For three days, we have been visiting many of the art spaces (museums, galleries, non-profit organizations or collections both private and public) in Cape Town. Since “Iziko” is an isiXhosa word which is translated by “hearth”, the name of the museum both symbolizes “a hub cultural activity, and a central place for gathering South Africa’s diverse heritage”. In this specific frame, the way one can understand this will to organize Africa’s or at least South Africa’s own experiences of curating and narratives, can refer to the complex context the country is facing. Whilst there is a huge interest in African art from the market and the institutions simultaneously, and many African artists living abroad and building their international careers, this really diverse heritage of the country can be seen in different ways.
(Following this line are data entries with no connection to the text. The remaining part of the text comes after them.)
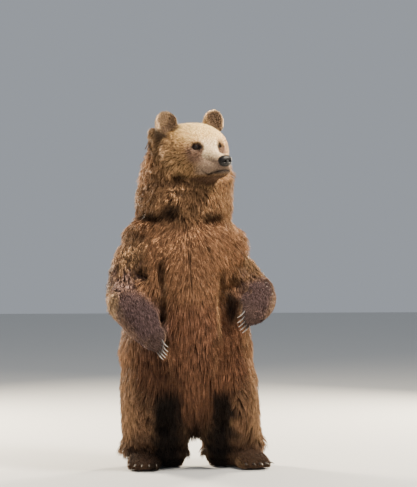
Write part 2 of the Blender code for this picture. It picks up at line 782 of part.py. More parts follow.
def main():
    for thing in list(bpy.data.objects):
        bpy.data.objects.remove(thing)
    bear = new_collection("brown_bear")
    frame = head_frame()
    body = whole_body(bear, frame)
    limbs = {
        "right": (arm("arm_right", RIGHT_ARM, RIGHT_PAW_ACROSS, bear), RIGHT_ARM),
        "left": (arm("arm_left", LEFT_ARM, LEFT_PAW_ACROSS, bear), LEFT_ARM),
    }
    ears = [ear(-1, bear, frame), ear(1, bear, frame)]
    stump = tail(bear)
    for guest in (*(limb for limb, _ in limbs.values()), stump):
        bed(guest, body)
    for guest in ears:
        bed(guest, body, hollow=True)
    flesh = part_body(body, frame)
    for side_name, (limb, sections) in limbs.items():
        flesh |= part_arm(limb, sections, side_name)
    nose_pad = nose(bear, frame)
    eyes = [eye(-1, bear, frame), eye(1, bear, frame)]
    for guest in (nose_pad, *eyes):
        bed(guest, flesh["head"])
    nails = {}
    for side_name, sections, paw_across, side in (
        ("right", RIGHT_ARM, RIGHT_PAW_ACROSS, -1),
        ("left", LEFT_ARM, LEFT_PAW_ACROSS, 1),
    ):
        nails |= claws(side_name, claw_places(sections, paw_across, side), flesh, bear)
    furred = [*flesh.values(), *ears, stump]
    finished(furred, material("fur", FUR_COLOUR, FUR_ROUGHNESS))
    finished([nose_pad], material("nose", NOSE_COLOUR, NOSE_ROUGHNESS))
    finished(eyes, material("eye", EYE_COLOUR, EYE_ROUGHNESS))
    finished(nails.values(), material("claw", CLAW_COLOUR, CLAW_ROUGHNESS))
    centred([*furred, nose_pad, *eyes, *nails.values()])


main()
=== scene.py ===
"""The looks of the standing brown bear: skin, coat, eyes, nose and claws, with floor, light and camera.

Metres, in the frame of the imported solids: +Z up, the chest faces -Y, the bear's left is +X.
Places on the head are often in its own frame: forward, left and up from its middle.
One skin lies inside the solids by the depth of the coat, and solid tufts cover it.
"""

import math
from typing import NamedTuple

import bmesh
import bpy
import numpy as np
from mathutils import Matrix, Vector
from mathutils.bvhtree import BVHTree
from mathutils.kdtree import KDTree


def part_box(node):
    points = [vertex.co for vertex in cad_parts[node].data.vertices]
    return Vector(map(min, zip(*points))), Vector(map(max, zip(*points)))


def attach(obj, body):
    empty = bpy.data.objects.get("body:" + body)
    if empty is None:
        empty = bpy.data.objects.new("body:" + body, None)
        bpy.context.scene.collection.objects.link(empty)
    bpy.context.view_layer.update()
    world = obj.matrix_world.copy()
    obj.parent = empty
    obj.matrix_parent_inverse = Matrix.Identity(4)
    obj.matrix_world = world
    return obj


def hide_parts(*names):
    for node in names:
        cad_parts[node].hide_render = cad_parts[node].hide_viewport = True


# ---- sizes

SEED = 7
SKIN_VOXEL = 0.008
GROW = 0.0014  # closes the thin cuts between the solids before they are fused
JOIN = 1e-5  # vertices nearer than this are one
END_BULGE = 0.45  # of a mass's ends, as a share of their depth
FACE_FRONT, FACE_HALF_WIDTH = 0.065, 0.125  # where the skin is made finer
FACE_LOW, FACE_HIGH = -0.19, 0.075
HOLLOW_DEPTH = 0.050  # how far the skin draws back in the hollows
CREASE_SHARE = 0.7  # how much of that it does in the creases

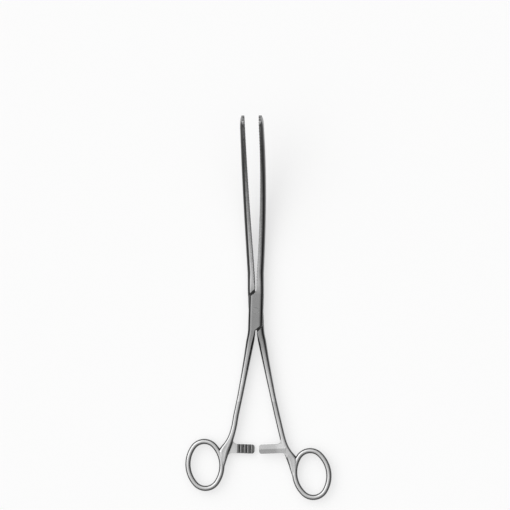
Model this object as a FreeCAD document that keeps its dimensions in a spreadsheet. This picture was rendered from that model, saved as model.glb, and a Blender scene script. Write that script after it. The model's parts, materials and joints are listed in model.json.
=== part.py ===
"""Curved box-lock intestinal clamp, lying flat with its jaws curving upwards.

Axes: +Y runs towards the jaw tips, +Z is up and along the pin, X is the way the jaws open.
The origin is on the underside of the box, below the middle of the pin.
Each half is drawn with the jaws closed, and its placement opens it to the pose at rest.
"""
import FreeCAD, Part
import math
import os
import re
import Sketcher

V = FreeCAD.Vector

# Driving sizes, in millimetres and degrees
SIZES = {
    "box_width": 9.6,
    "box_thickness": 9.0,
    "box_end": 12.6,
    "cheek_flat": 4.8,
    "side_flat": 3.8,
    "shoulder_angle": 40,
    "shoulder_gap": 1.4,
    "slot_end": 11.2,
    "slot_rise": 2.3,
    "slot_end_gap": 0.15,
    "tongue_thickness": 2.8,
    "lock_clearance": 0.04,
    "pin_diameter": 4.0,
    "pin_clearance": 0.03,
    "opening_at_rest": 4.2,
    "face_gap": 0.1,
    "jaw_straight": 25,
    "curve_radius": 142,
    "curve_angle": 45.7,
    "jaw_root_thickness": 4.4,
    "jaw_tip_thickness": 2.9,
    "jaw_tip_width": 8.5,
    "jaw_side_flat": 1.5,
    "jaw_bow": 1.0,
    "serration_start": 14.8,
    "serration_pitch": 1.95,
    "serration_width": 1.25,
    "serration_depth": 0.45,
    "serration_root_slant": 27,
    "serration_tip_slant": 9,
    "shank_waist_width": 3.7,
    "shank_waist_thickness": 5.0,
    "ring_hole_width": 18.9,
    "ring_hole_length": 27.5,
    "ring_band": 3.6,
    "left_ring_out": 30.7,
    "left_ring_back": 103.1,
    "left_ring_lean": 5,
    "right_ring_out": 32.3,
    "right_ring_back": 109.4,
    "right_ring_lean": 6,
    "ratchet_back": 91.6,
    "ratchet_width": 6.0,
    "ratchet_thickness": 2.5,
    "ratchet_past_middle": 1.8,
    "ratchet_root": 16.0,
    "ratchet_ridge": 0.4,
    "ratchet_clearance": 0.1,
    "ratchet_fillet": 3.0,
    "tooth_pitch": 2.35,
    "tooth_depth": 1.1,
    "tooth_count": 5,
}

doc = FreeCAD.newDocument("intestinal_clamp")
sheet = doc.addObject("Spreadsheet::Sheet", "sizes")
for row, (alias, size) in enumerate(SIZES.items(), start=1):
    sheet.set(f"A{row}", alias)
    sheet.set(f"B{row}", str(size))
    sheet.setAlias(f"B{row}", alias)
doc.recompute()


def bound(formula):
    """The formula with every size in it pointed at its cell of the sheet."""
    def cell(word):
        return "sizes." + word.group() if word.group() in SIZES else word.group()
    return re.sub(r"[a-z_]+", cell, str(formula))


def number(formula):
    """The present value of a formula."""
    return float(sheet.evalExpression(bound(formula)))


def place_sketch(body, name, role, shift=("0", "0", "0"), turn=None):
    """A sketch on one of the body's own planes, shifted by formulas and turned about one of its axes."""
    plane = [feature for feature in body.Origin.OriginFeatures if feature.Role == role][0]
    sketch = body.newObject("Sketcher::SketchObject", name)
    sketch.AttachmentSupport = [(plane, "")]
    sketch.MapMode = "FlatFace"
    axis, angle = turn or (V(0, 0, 1), "0")
    sketch.AttachmentOffset = FreeCAD.Placement(V(0, 0, 0), FreeCAD.Rotation(axis, 1))
    for letter, formula in zip("xyz", shift):
        sketch.setExpression(f"AttachmentOffset.Base.{letter}", bound(formula))
    sketch.setExpression("AttachmentOffset.Rotation.Angle", bound(angle))
    return sketch


def pin_point(sketch, geometry, position, x, y):
    """Hold one point of the sketch at the place that two formulas give."""
    for kind, formula in (("DistanceX", x), ("DistanceY", y)):
        index = sketch.addConstraint(Sketcher.Constraint(kind, geometry, position, number(formula)))
        sketch.setExpression(f"Constraints[{index}]", bound(formula))


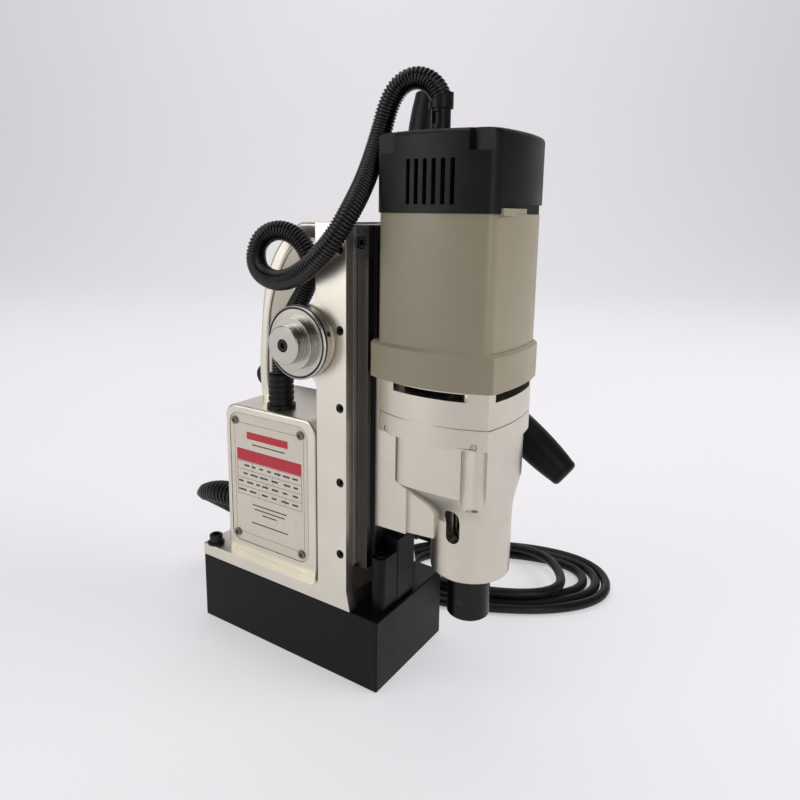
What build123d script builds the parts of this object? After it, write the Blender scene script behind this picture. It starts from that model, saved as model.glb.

But probably the most appropriate line coming to our mind would be “context is everything”. No matter what are the narratives we will read around African art, or the displays used in those brand new as well as very historical exhibitions spaces we will see, we should pay a really strong attention to the context, rather than trying to refer – even if just in our minds – to the socio-historical and pretty much hierarchical way history of art has been built as a field in the Western countries. “The future is present”, claimed the magazine Art Africa of March 2018, and definitely, South Africa is now building the future of the visual context in the country, if not on the continent.